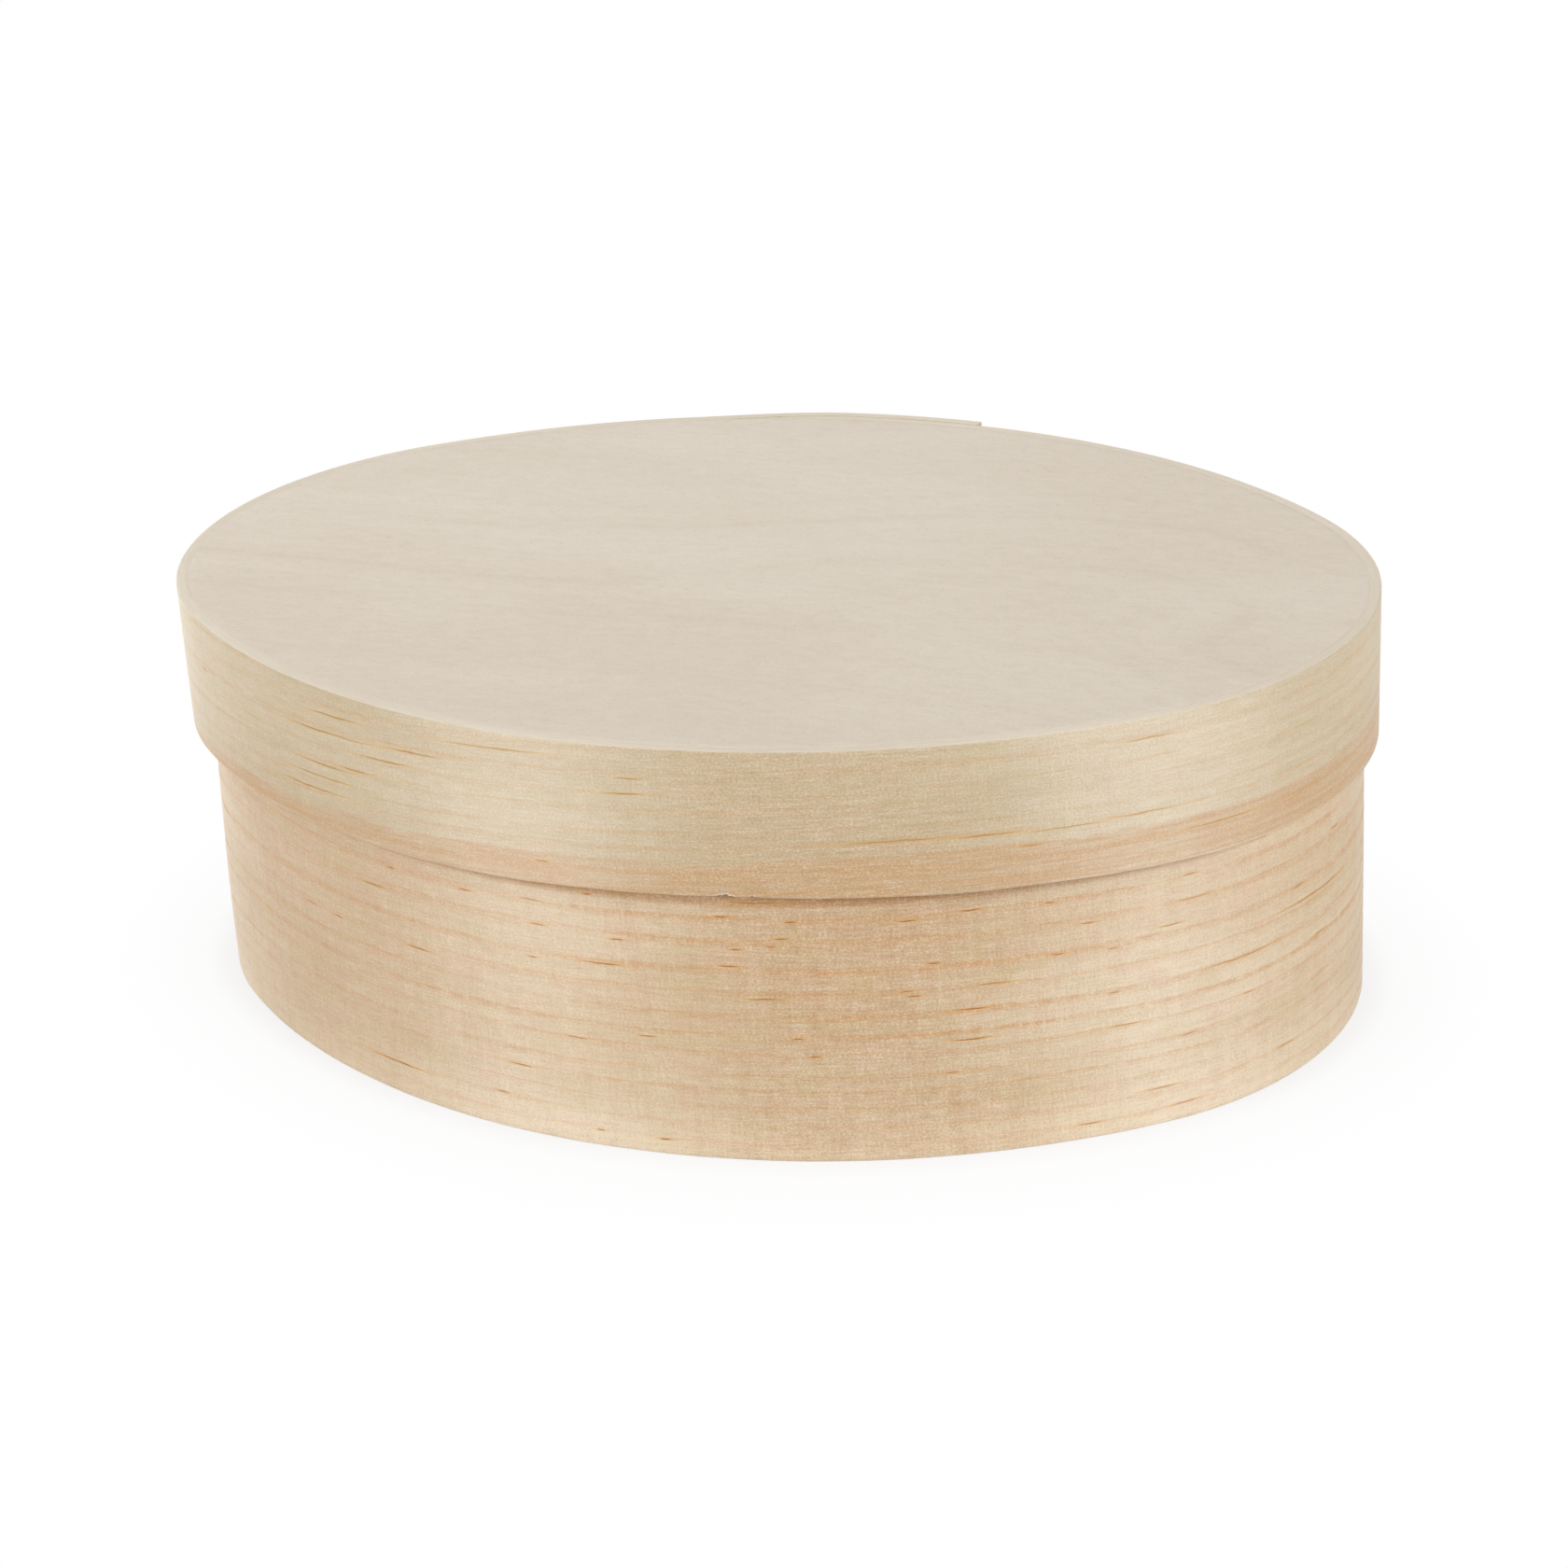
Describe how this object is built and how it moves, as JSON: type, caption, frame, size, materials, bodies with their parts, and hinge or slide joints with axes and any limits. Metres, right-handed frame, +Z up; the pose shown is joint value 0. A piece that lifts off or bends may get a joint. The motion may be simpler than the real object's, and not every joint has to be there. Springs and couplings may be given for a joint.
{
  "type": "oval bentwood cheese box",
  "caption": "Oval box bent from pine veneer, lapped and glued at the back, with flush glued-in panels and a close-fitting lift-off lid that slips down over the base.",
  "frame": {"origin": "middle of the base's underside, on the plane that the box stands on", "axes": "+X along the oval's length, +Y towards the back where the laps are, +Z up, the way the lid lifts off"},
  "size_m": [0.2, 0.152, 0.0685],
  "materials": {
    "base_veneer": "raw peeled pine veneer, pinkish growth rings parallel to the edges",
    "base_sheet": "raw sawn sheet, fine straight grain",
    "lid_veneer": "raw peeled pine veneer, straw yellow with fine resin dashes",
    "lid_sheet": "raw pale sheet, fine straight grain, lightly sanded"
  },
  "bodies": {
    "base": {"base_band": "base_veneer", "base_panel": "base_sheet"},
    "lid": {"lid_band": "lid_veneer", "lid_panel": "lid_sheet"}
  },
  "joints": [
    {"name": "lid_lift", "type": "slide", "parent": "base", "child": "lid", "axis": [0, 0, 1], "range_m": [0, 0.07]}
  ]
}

> _Exercise_: Output the listing above exactly as it appears.

> _Answer_:
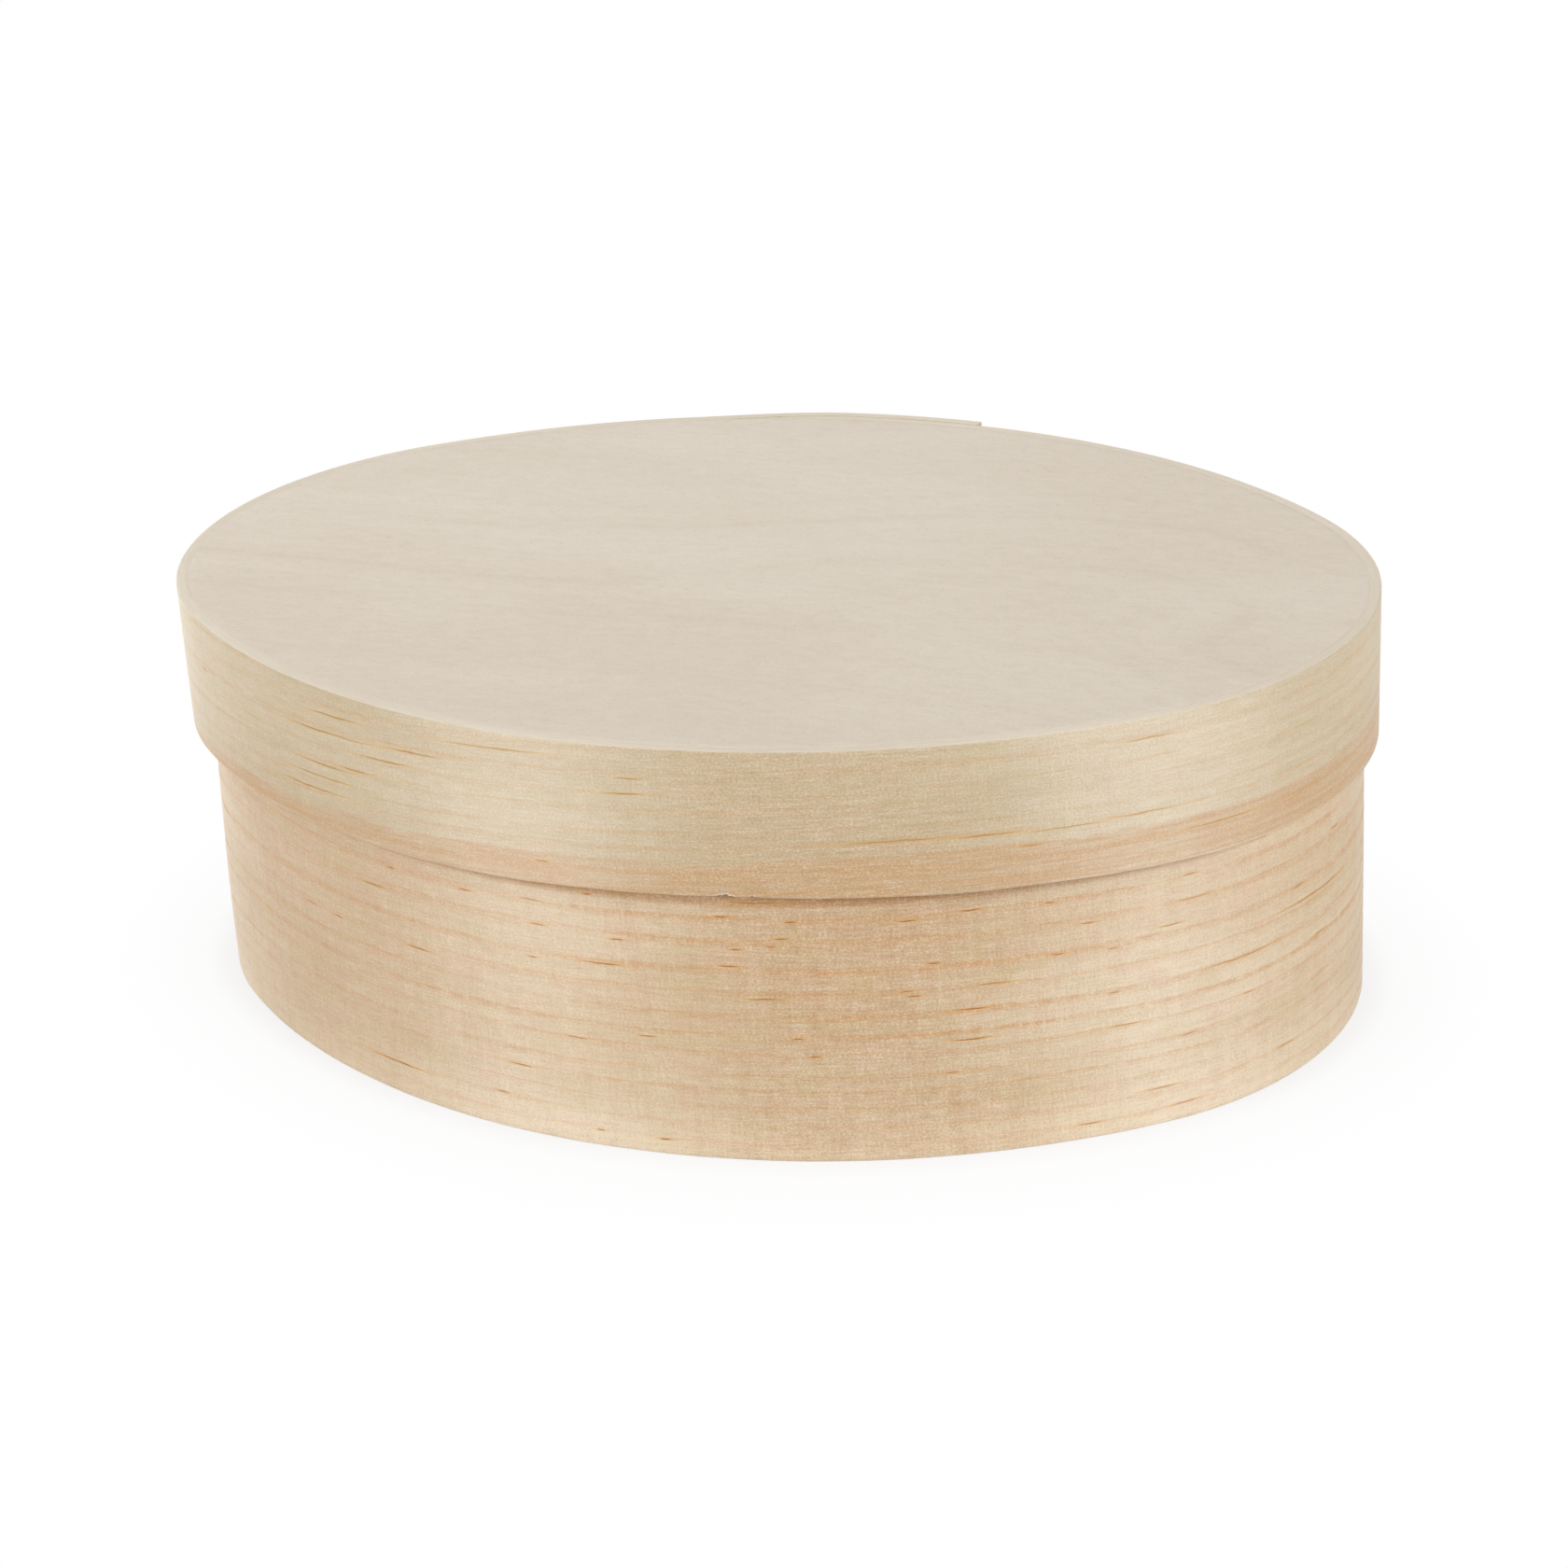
Describe how this object is built and how it moves, as JSON: type, caption, frame, size, materials, bodies with their parts, and hinge or slide joints with axes and any limits. Metres, right-handed frame, +Z up; the pose shown is joint value 0. A piece that lifts off or bends may get a joint. The motion may be simpler than the real object's, and not every joint has to be there. Springs and couplings may be given for a joint.
{
  "type": "oval bentwood cheese box",
  "caption": "Oval box bent from pine veneer, lapped and glued at the back, with flush glued-in panels and a close-fitting lift-off lid that slips down over the base.",
  "frame": {"origin": "middle of the base's underside, on the plane that the box stands on", "axes": "+X along the oval's length, +Y towards the back where the laps are, +Z up, the way the lid lifts off"},
  "size_m": [0.2, 0.152, 0.0685],
  "materials": {
    "base_veneer": "raw peeled pine veneer, pinkish growth rings parallel to the edges",
    "base_sheet": "raw sawn sheet, fine straight grain",
    "lid_veneer": "raw peeled pine veneer, straw yellow with fine resin dashes",
    "lid_sheet": "raw pale sheet, fine straight grain, lightly sanded"
  },
  "bodies": {
    "base": {"base_band": "base_veneer", "base_panel": "base_sheet"},
    "lid": {"lid_band": "lid_veneer", "lid_panel": "lid_sheet"}
  },
  "joints": [
    {"name": "lid_lift", "type": "slide", "parent": "base", "child": "lid", "axis": [0, 0, 1], "range_m": [0, 0.07]}
  ]
}